Frequently Asked Questions
What does it cost to manage a $100M PE fund?
It can range anywhere from $50K to $150K a year depending on the services needed. Traditional admins package fees in 3 ways: (1) a fixed base fee between $20K-$50K, (2) an AUM fee between 3-8 basis points, and (3) transaction fees on capital calls, distributions, K-1s, and ad hoc reporting requests. On average, AI-native admins will charge 1/3 of the cost of traditional firms for the same (or better) service.
Why are admin fees different from one provider to another?
Traditional admins have a per-transaction, per-add-on pricing model, which means that two admins with the same base fee could end up totaling in $50K+ per year in costs for capital events, regulatory filings, audit support and custom reporting. Ask for the all-in price, not just the base.

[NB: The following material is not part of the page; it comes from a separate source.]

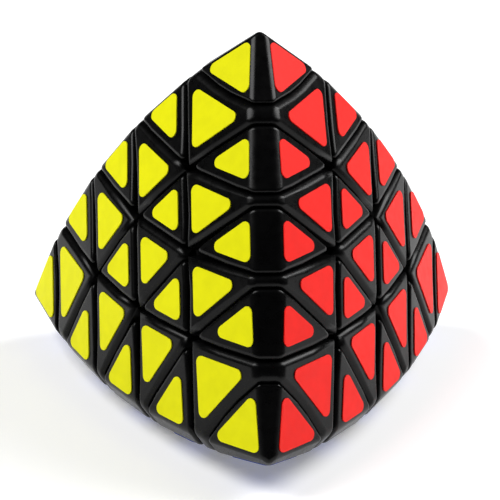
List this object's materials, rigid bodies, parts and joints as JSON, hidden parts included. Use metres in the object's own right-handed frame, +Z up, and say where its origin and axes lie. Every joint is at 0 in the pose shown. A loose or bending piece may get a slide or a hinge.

How much can a typical emerging manager save by switching?
We see about $75,000 per year on average for our clients, so total $750,000 savings over the 10 year lifespan of a typical $100M PE fund cycle. That's because of efficiency. It's not that admins are doing less; it's just that the work required is much less manual.
Any unexpected admin fees I should watch for?
Yes, most likely. You can expect a one-time onboarding/migration fee between $5-15K based on your fund's size and complexity. Audit support fees range from $3-10K per audit cycle and regulatory filing fees at $1-3K per filing. LP portal fees will be $5-15K annually. Also, expect off-cycle rush fees if you need anything done out of a normal timeframe. Take a look at an admin fee schedule and ask what the "worst case" scenario is for a single annual cycle.
Are admin fees negotiable?
Yes, they should be. It's totally normal for a fund admin to expect a manager to negotiate, especially if you're emerging. You can do this by negotiating for a reduced setup fee and locking in that amount over the life of the fund. You may also try to bundle certain services or add services at no cost and provide more transaction volumes (which shows you're looking to launch multiple funds). You'll have your best leverage on fees if you have a few quotes.